The Polkadot Council was a necessary component of the initial launch of Polkadot’s governance, but now that the network is sufficiently decentralized with stakeholders around the world actively participating in on-chain referendums, a centralized body is no longer needed as a safeguard. Our fundamental thesis still holds that the Web3 space will move towards actual decentralization as technology evolves, and Polkadot continually reaffirms that it follows this ideology as well.
Ecosystem Highlights
Polkadot Decoded Presentation - Talisman
Talisman, a wallet provider for the Polkadot network, presented at Polkadot Decoded and demonstrated the way in which light clients allow users to connect to a blockchain faster, and more securely, than traditional crypto network processes. So much work, energy, and time has gone into creating a trustless, distributed consensus mechanism, but virtually all clients that wish to access it must trust the outputs from a few companies, such as Metamask and Infura, without any further verification. This results in an insecure environment. Imagine if every time we interacted with a website in Chrome, a request first went to Google before being routed to the destination and back. That is the situation with many blockchain networks today. Watch Talisman’s presentation here.
New Polkadot Project Announced at Davos - Project Liberty
Project Liberty is developing a decentralized social networking protocol (DSNP) that aims to give users a way to socialize online without sacrificing control of their data to a large technology company. Project Liberty will initially launch as a Parachain, and may transition to a common-good parachain in the future.
On the status of the network, Coindesk interviewed DSNP creator, Braxton Woodham, who stated, “We started last year and looked deeply at over 30 different projects and ultimately concluded Polkadot has characteristics that make it particularly adaptable for social networking… We’re working with the Polkadot team at Parity Technologies designing for scale, latency and low cost volatility for messaging, which is essential for social networks. You don’t see that with other chains.”
At Decoded, the team behind Project Liberty’s Decentralized Social Network Protocol launched Frequency, a truly decentralized social network built to scale. Frequency states that “it gives developers low-cost, low-volatility access to continually replenishing capacity to build predictable, sustainable business models.”
XCM (Cross-Consensus Messaging)
In May, we detailed the launch of Polkadot’s Cross-Consensus messaging protocol, or XCM, a messaging format that allows for communication between different chains and smart contracts. XCM’s main purpose currently is to allow for several forms of asset-transfers between chains. XCM allows for the movement of assets between chains in two ways:
Teleporting: For chains that trust each other, destroying an asset on the sending side and minting it on the receiving side
Reserves: A reserve is the place which stores the “real” assets (e.g., DOT) and its logic and security is trusted by both sender and destination.
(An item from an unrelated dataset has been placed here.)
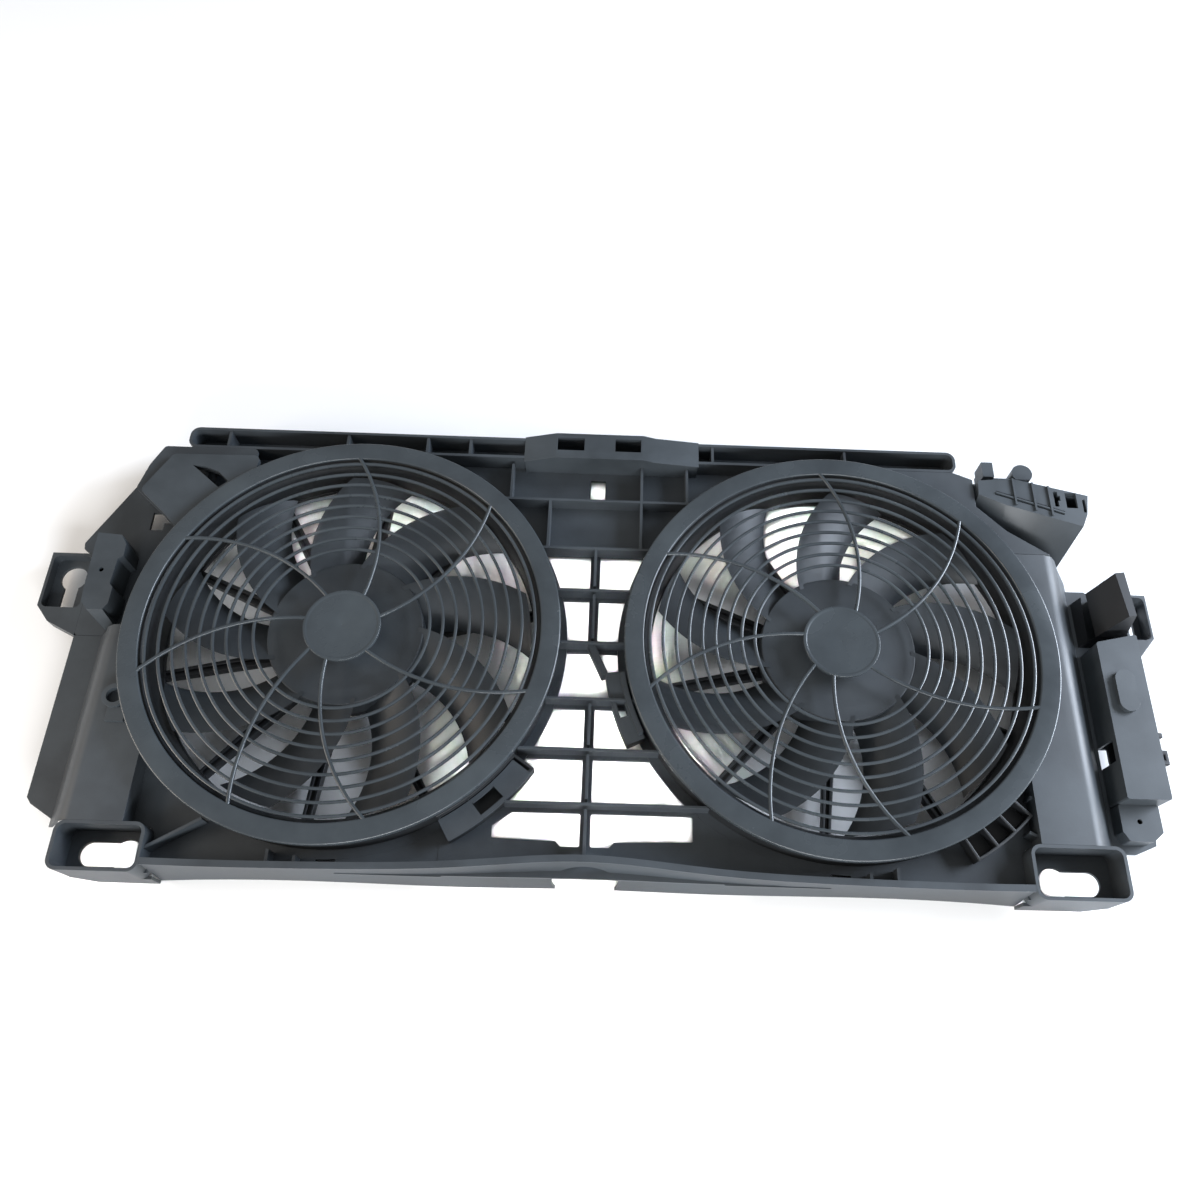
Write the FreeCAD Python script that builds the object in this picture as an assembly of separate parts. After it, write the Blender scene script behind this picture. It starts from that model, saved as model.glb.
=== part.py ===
import FreeCAD, Part
import math
import os

# Twin condenser fan module for a van: one moulded carrier with two guarded axial fans.
# It lies on its back. X runs along its length, Y towards its top edge, Z out of the guards.
# The origin is on the back plane, midway between the two fan axes.

# Fan guard
FAN_SPACING = 395.4
GUARD_R = 172.5
GUARD_FACE = 15.8
GUARD_FRONT = 58.0
GUARD_T = 3.0
GUARD_LIP = 6.0
GUARD_EDGE = 1.2
GUARD_DISC_R = 30.5
RING_COUNT = 9
RING_FIRST_R = 68.9
RING_PITCH = 10.4
RING_W = 2.6
RING_SET_BACK = 0.6
RING_SIDES = 48
SPOKE_W = 3.0
SPOKE_T = 3.0
# Start angle at the centre disc and end angle at the outer ring, in degrees
SPOKES = [(17.6, 46.8), (63.5, 92.8), (122.0, 152.0), (169.0, 196.0),
          (222.0, 247.0), (254.0, 284.0), (316.5, 341.5)]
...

The sender places the assets in the destination's reserve (at this stage, "destination" is usually a parachain), and then sends a message to the destination that says, "FYI, some assets landed in your reserve." Then, the destination has to decide how to act on that message, which would usually be to look for some added instruction, like to mint a token in a beneficiary's account on the destination chain. This is unique in that the sender and destination are interacting with the reserve, but not each other, and therefore only need to trust the underlying security of the chain itself. The protocol is fully upgradeable, making it future-proof and forward-compatible. It solves for lack of compatibility between chains, shifting messaging to one protocol can create an efficient ecosystem.
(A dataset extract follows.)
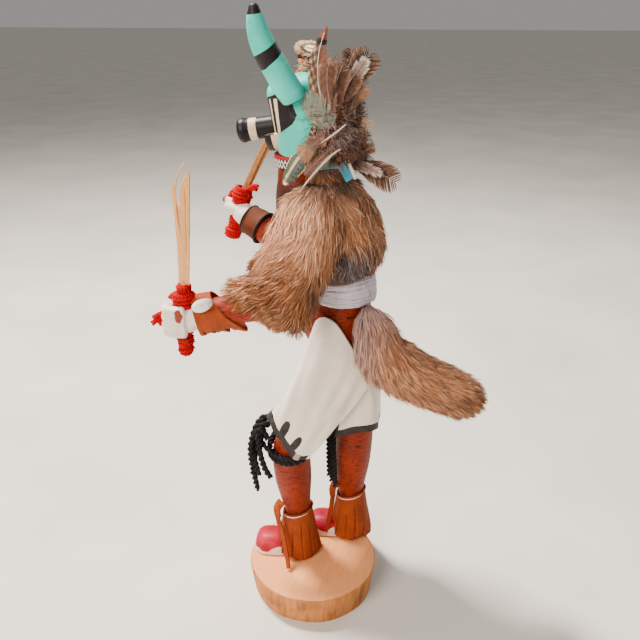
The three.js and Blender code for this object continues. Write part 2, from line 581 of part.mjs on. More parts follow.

XCM messages are actually programs that run on XCVM, Cross-Consensus Virtual Machine, an ultra-high level non-Turing-complete computer whose instructions are designed to be roughly at the same level as transactions. The MultiAsset data type allows for managing multiple assets, including different fungible and non-fungible tokens. Payment of a fee for messaging is optional, but fees can be used to deter bad actors or excess activity. XCMv3 is currently in the final stages of development.
Network Update
Builders
549 known projects building on top of Polkadot on November 18, 2021
1988 GitHub repositories tagged with Polkadot
Network
297 validator slots available to ~1023 competing validators
22,500 nominators at any one time, up from ~1,000 in August 2020
Governance
46 Governance proposals have passed, autonomously enacting upgrades on-chain
On-chain treasury via governance differentiates Polkadot Network on decentralization
1,585,891 DOT allocated via on-chain treasury since July 17, 2020
Other Q222 Polkadot Ecosystem Highlights
(July 4, 2022) Parity Technologies added 3 executives: Eran Barak (COO), Peter Ruchatz (CMO) and Fahmi Syed (CFO).
(June 28, 2022) Acala, theCHIVE and Project Venkman announced their first blockchain project, in partnership with Bill Murray.
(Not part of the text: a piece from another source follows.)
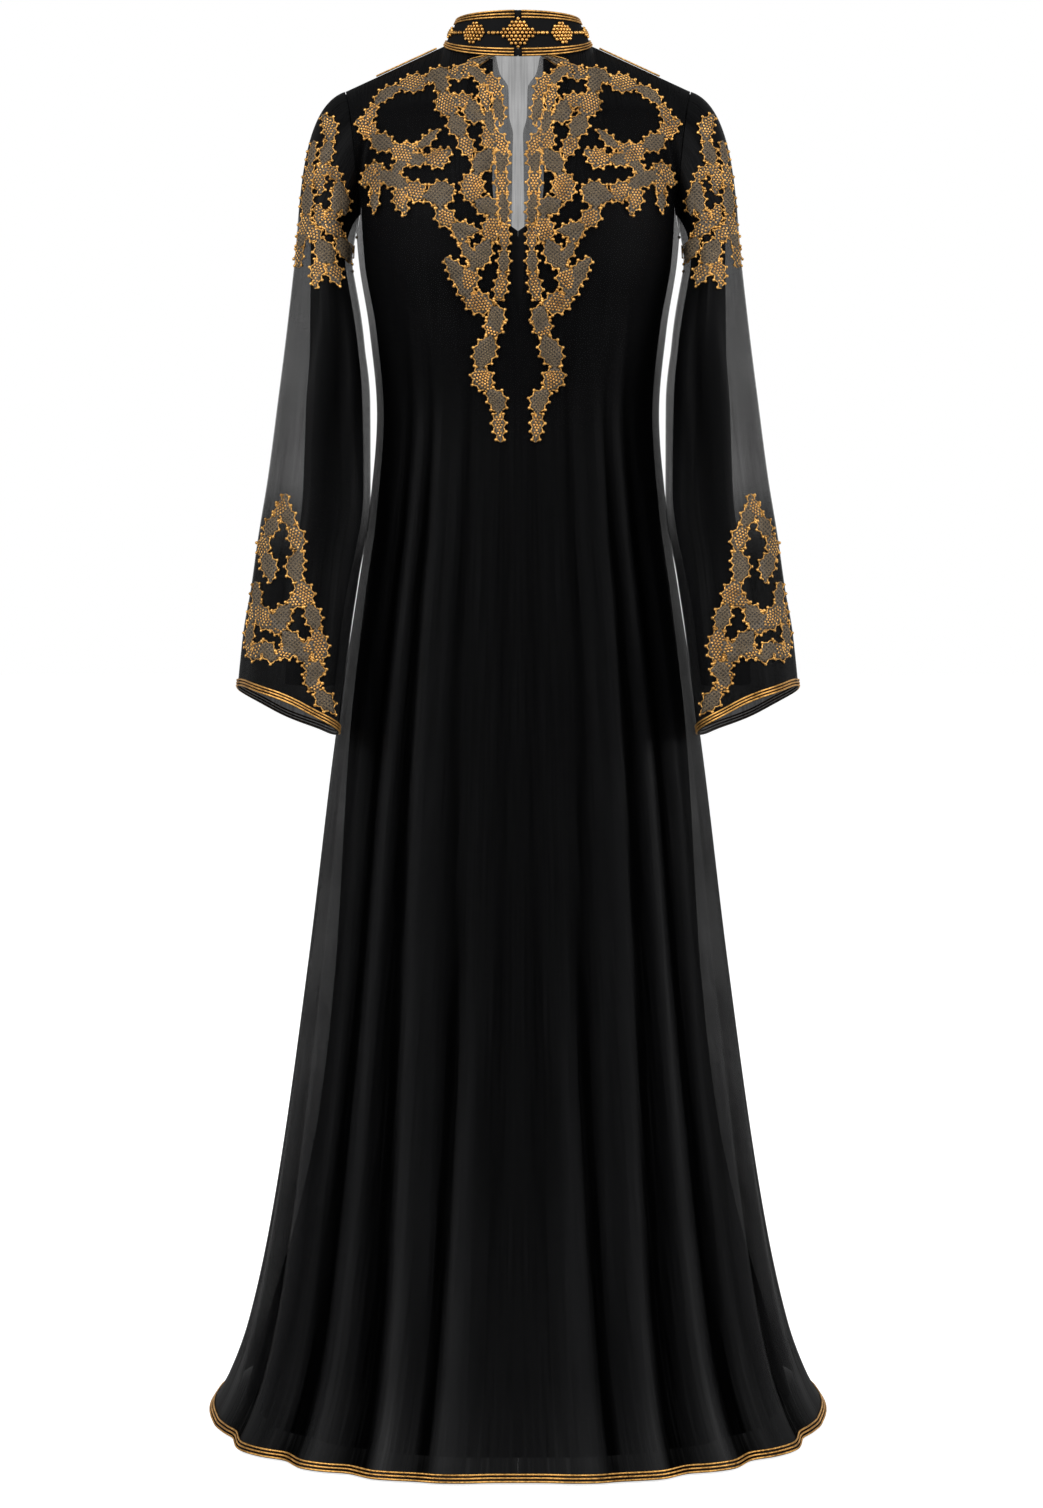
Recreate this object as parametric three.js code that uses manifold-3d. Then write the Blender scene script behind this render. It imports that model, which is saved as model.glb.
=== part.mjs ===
// A floor-length abaya in sheer black cloth over a black lining, worn with no wearer.
// Millimetres, +Z up, the front faces -Y, +X is the wearer's left.
// Heights in the tables are above the floor. The group is lowered at the end, so that the origin
// is the middle of the neck at the height of the shoulder-neck points.

import * as THREE from 'three';
import Module from 'manifold-3d';

const wasm = await Module();
wasm.setup();

// Driving dimensions
const neckHeight = 1428;
const chestHeight = 1232;
const hemHeight = 2.5;
const liningHemHeight = 20;
const clothThickness = 1.2;
const seamGap = 0.3;
const armholeGap = 0.8;
const neckHalfWidth = 77;
const neckFrontDepth = 66;
const neckBackDepth = 72;
const neckFrontHeight = 1406;
const neckSideHeight = 1427;
const neckBackHeight = 1438;
const shoulderTip = { x: 181, height: 1379 };
const liningChestHeight = 1250;
const collarTop = { half: 64, front: 62, back: 67, frontHeight: 1455, sideHeight: 1453, backHeight: 1466 };
const liningDrop = 6;
const sleeveHeadHeight = 1190;
const degree = Math.PI / 180;

// Cross sections of the outer layer: half width, depth in front of and behind the side seams,
// and fullness, the share by which the quarter between them is rounder than an ellipse.
const outerSections = [
  { height: 0, half: 323, front: 302, back: 300, fullness: 0.02 },
  { height: 30, half: 305, front: 284, back: 284, fullness: 0.02 },
  { height: 89, half: 283, front: 256, back: 258, fullness: 0.02 },
  { height: 215, half: 256, front: 212, back: 220, fullness: 0.03 },
  { height: 467, half: 220, front: 156, back: 174, fullness: 0.04 },
  { height: 698, half: 192, front: 126, back: 144, fullness: 0.05 },
  { height: 845, half: 170, front: 114, back: 126, fullness: 0.05 },
  { height: 940, half: 156, front: 107, back: 106, fullness: 0.05 },
  { height: 1040, half: 148, front: 101, back: 84, fullness: 0.05 },
  { height: 1130, half: 156, front: 112, back: 92, fullness: 0.05 },
  { height: 1200, half: 167, front: 121, back: 102, fullness: 0.05 },
  { height: 1260, half: 172, front: 121, back: 105, fullness: 0.05 },
];

// The lining hangs inside the outer layer and its skirt is cut narrower.
const liningSections = [
  { height: 0, half: 290, front: 284, back: 280, fullness: 0.02 },
  { height: 89, half: 264, front: 245, back: 246, fullness: 0.02 },
  { height: 215, half: 228, front: 203, back: 208, fullness: 0.03 },
  { height: 320, half: 207, front: 174, back: 184, fullness: 0.03 },
  { height: 467, half: 191, front: 148, back: 164, fullness: 0.04 },
  { height: 698, half: 177, front: 118, back: 134, fullness: 0.04 },
  { height: 845, half: 161, front: 107, back: 117, fullness: 0.04 },
  { height: 940, half: 148, front: 100, back: 98, fullness: 0.04 },
  { height: 1040, half: 141, front: 95, back: 77, fullness: 0.04 },
  { height: 1130, half: 149, front: 106, back: 85, fullness: 0.04 },
  { height: 1200, half: 161, front: 115, back: 96, fullness: 0.04 },
  { height: 1260, half: 165, front: 114, back: 97, fullness: 0.04 },
];

// Flutes of the skirt on each half: angle from the centre line at the hip and at the hem, how far
// the ridge stands out at the hem, the height where it starts, and the widths of its two flanks.
const frontFlutes = [
  { hip: 12, hem: 13, depth: 7, start: 560, inner: 6, outer: 4 },
  { hip: 31, hem: 24, depth: 11, start: 1150, inner: 8, outer: 4 },
  { hip: 41, hem: 38, depth: 13, start: 1210, inner: 9, outer: 4 },
  { hip: 60, hem: 54, depth: 13, start: 1000, inner: 9, outer: 5 },
];
const backFlutes = [
  { hip: 11, hem: 12, depth: 9, start: 1000, inner: 7, outer: 5 },
  { hip: 30, hem: 28, depth: 12, start: 1120, inner: 8, outer: 5 },
  { hip: 46, hem: 43, depth: 12, start: 1000, inner: 8, outer: 5 },
  { hip: 64, hem: 60, depth: 11, start: 900, inner: 8, outer: 6 },
];

// How the cloth leaves the neckline and shoulder seam (t) and reaches the chest line (b), by the
// place across a half panel: 0 at the centre, 0.36 at the side of the neck, 1 at the armhole.
const frontYoke = [
  { place: 0, tx: 0, ty: -85, tz: -150, bx: 0, by: 0, bz: -174 },
  { place: 0.36, tx: 25, ty: -135, tz: -85, bx: 0, by: 0, bz: -165 },
  { place: 0.75, tx: 5, ty: -130, tz: -70, bx: 0, by: 0, bz: -160 },
  { place: 1, tx: -25, ty: -190, tz: -70, bx: 25, by: 150, bz: -70 },
];
const backYoke = [
  { place: 0, tx: 0, ty: 80, tz: -180, bx: 0, by: -15, bz: -190 },
  { place: 0.36, tx: 25, ty: 150, tz: -85, bx: 0, by: -8, bz: -175 },
  { place: 0.75, tx: 5, ty: 140, tz: -70, bx: 0, by: 0, bz: -165 },
  { place: 1, tx: -25, ty: 185, tz: -70, bx: 25, by: -150, bz: -70 },
];
const neckPlace = 0.36;

// Half width of the slit between the two fronts, and of the round slit in the lining's front and
// the scoop in its back.
const frontSlit = [
  { height: 1140, half: 0.15 },
  { height: 1165, half: 5 },
  { height: 1225, half: 6.5 },
  { height: 1300, half: 5.5 },
  { height: 1322, half: 5 },
  { height: 1340, half: 9 },
  { height: 1372, half: 10 },
  { height: 1388, half: 19 },
  { height: 1410, half: 23 },
];
const liningFrontSlit = [
  { height: 1222, half: 0 },
  { height: 1228, half: 14 },
  { height: 1242, half: 22 },
  { height: 1270, half: 26 },
  { height: 1410, half: 26 },
];
const liningBackScoop = [
  { height: 1238, half: 0 },
  { height: 1246, half: 18 },
  { height: 1264, half: 30 },
  { height: 1300, half: 34 },
  { height: 1440, half: 34 },
];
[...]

(June 30, 2022) Prime Protocol announced a cross-chain connected lending & borrowing app, which will be deployed on multiple blockchains using Moonbeam as the nexus point for unifying functionality across the many chains.
(June 8, 2022) Moonbeam Foundation & Arrington Capital have announced the launch for a new $100 million ecosystem fund dedicated to supporting projects building on Moonbeam Network. The Arrington Moonbeam Growth Fund is the first ecosystem fund for Moonbeam.
(May 29, 2022) RMRK released an article detailing its Soulbound 2.0 NFTs.
(May 25, 2022) Klaytn has announced a partnership with Parity to build a Substrate-based Klaytn chain, which will be called Klaytn-Substrate. The chain will initially function as a Klaytn sidechain before bridging to Polkadot. Once bridged, the Klaytn Substrate chain will be used as a canary network to help Klaytn experiment with new applications and to work on porting apps from Klaytn to Polkadot and then other ecosystems. Klaytn is a public blockchain developed by internet giant Kakao Corp. that aims to be the blockchain of choice for gaming and metaverse projects, as well as the creator economy.